FIG. 7 illustrates a screw-on plug 110 that may be used to provide the same function as capture sub 94. The bottom plug 112 defines a central bore 114 which is actually an annular shoulder having threads 118 formed thereabove and defining an annular shoulder 116 facing downward. The plug body 112 includes internal threads 118 which may be secured on threads 92 of the cylinder body 90 (see FIG. 6) to secure the lower region of the packer 80. A selected ceramic disk 120 may then be secured beneath annular surface 116 by means of a securing ring 122 which extends a securing ring upward for threaded engagement within the lower rim 124 of plug 112. Here again, the ring 122 defines a central bore 126 which exposes a large part of the dome surface 128 of ceramic disk 120. Such a plug 110 may be used for securing a downwardly directed ceramic disk 128 to withstand downhole pressures.
The bottom plug 112 may also be constructed to seat a ceramic dome type of seal. That is, a double up and down seal as illustrated in the FIG. 1 embodiment. The necessary dome seating structure could readily be molded into the seal seating arrangements or plugs accommodating such ceramic dome seals.
In operation, any of the ceramic disks, whether directed downhole or uphole to withstand incident pressures, is frangible to simply allow a striking implement lowered in the bore to break the ceramic disk centrally such that the constituent parts fall away down the string bore. Thus, there is no necessitation for special implements, withdrawal of the assembly, or in any way working of the drill string to relieve the pressure block by removing the seal.

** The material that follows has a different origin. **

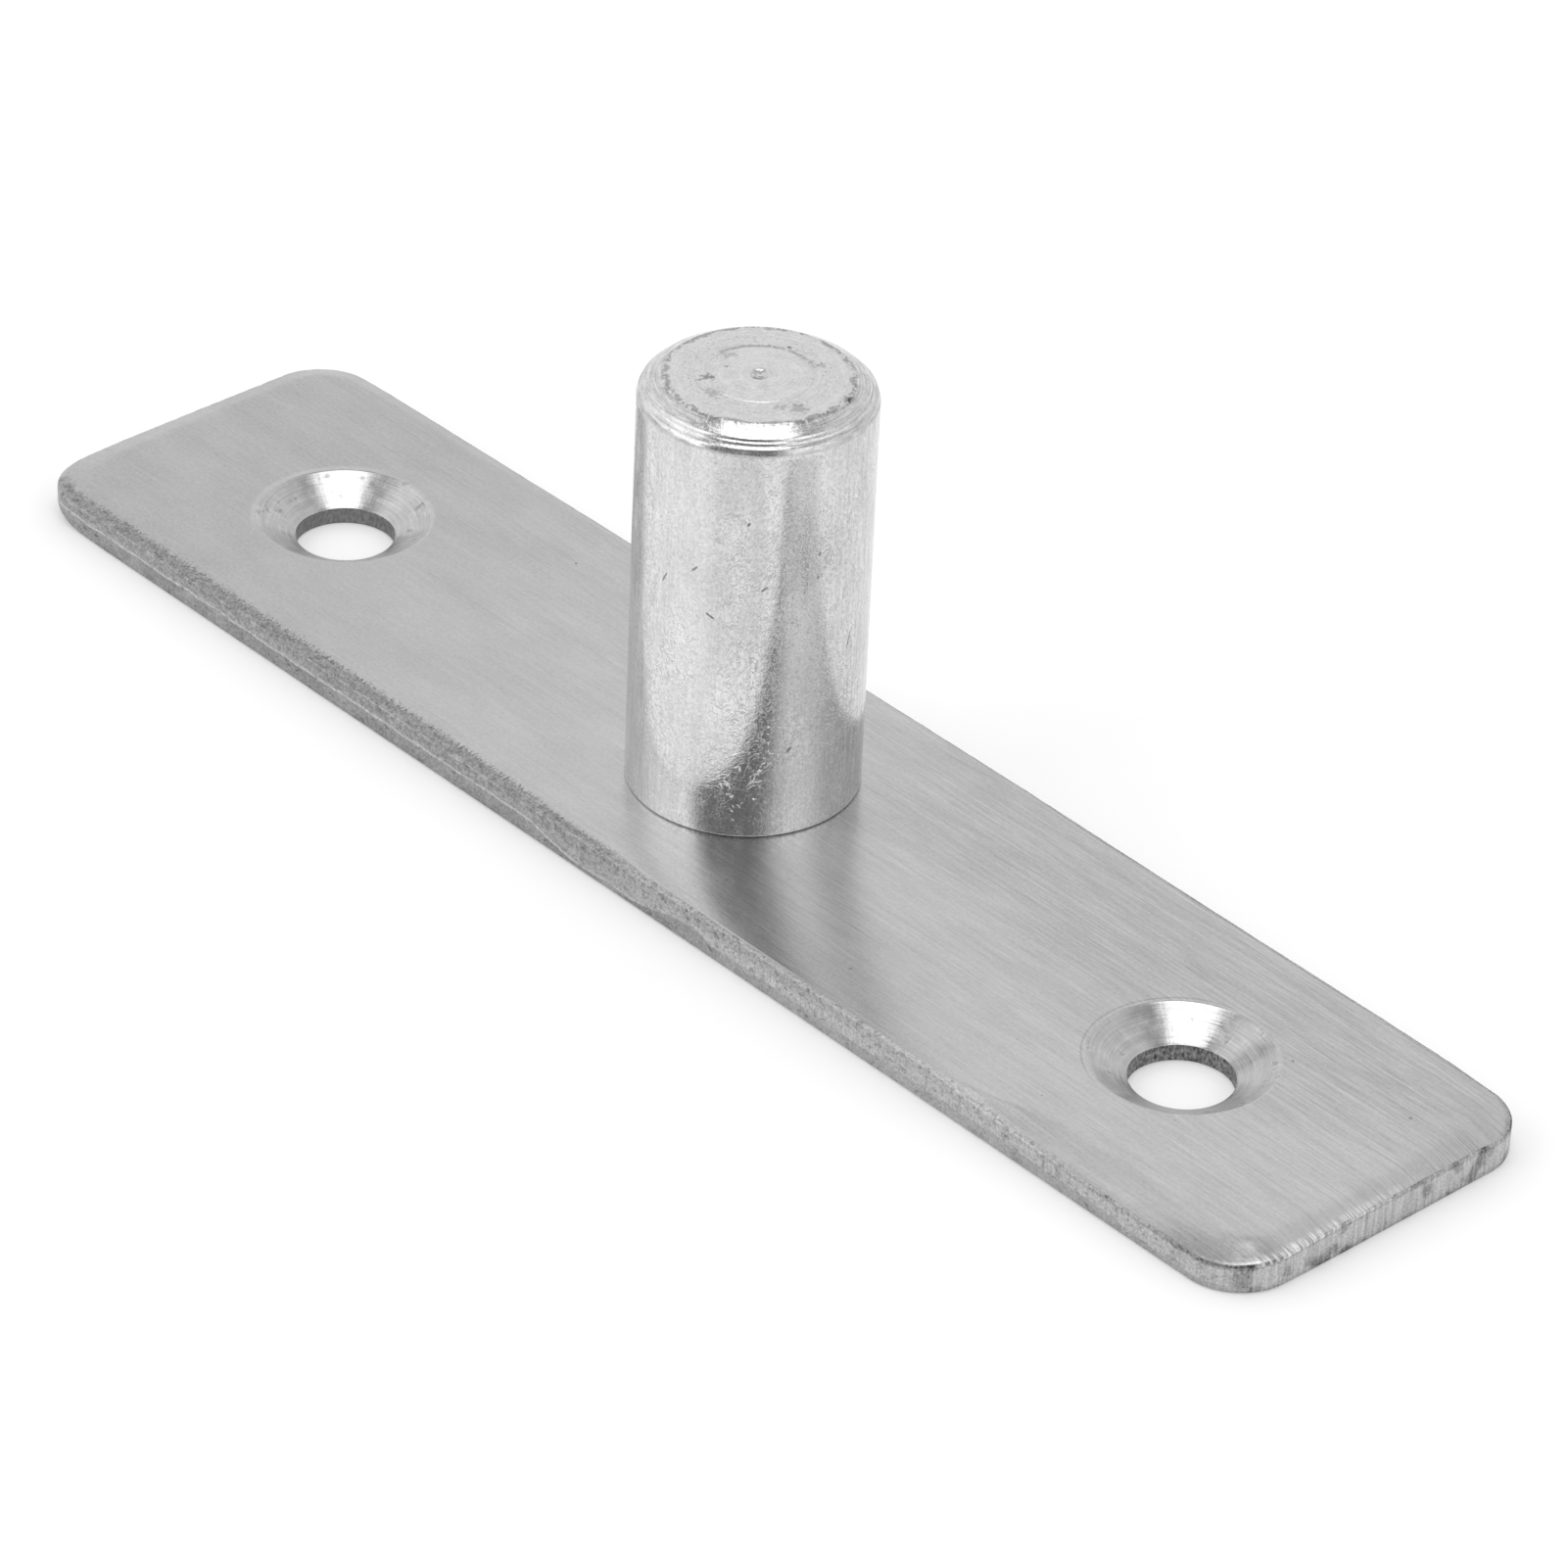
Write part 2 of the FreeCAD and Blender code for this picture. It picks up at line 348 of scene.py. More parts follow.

The foregoing discloses a ceramic disk that is capable of withstanding elevated pressures and temperatures that may be encountered in downhole drilling situations. Further, use of the ceramic disk alleviates any problems inherent with subsequent releasing of the pressure block since it is only necessary to lower an instrument down the borehole and to break out the center of the ceramic disk while allowing the fragments to fall harmlessly down the borehole thus avoiding any accumulation of metal plates or other blockage implements at the site.
Changes may be made in the combination and arrangement of elements as heretofore set forth in the specification and shown in the drawings; it being understood that changes may be made in the embodiments disclosed without departing from the spirit and scope of the invention as defined in the following claims.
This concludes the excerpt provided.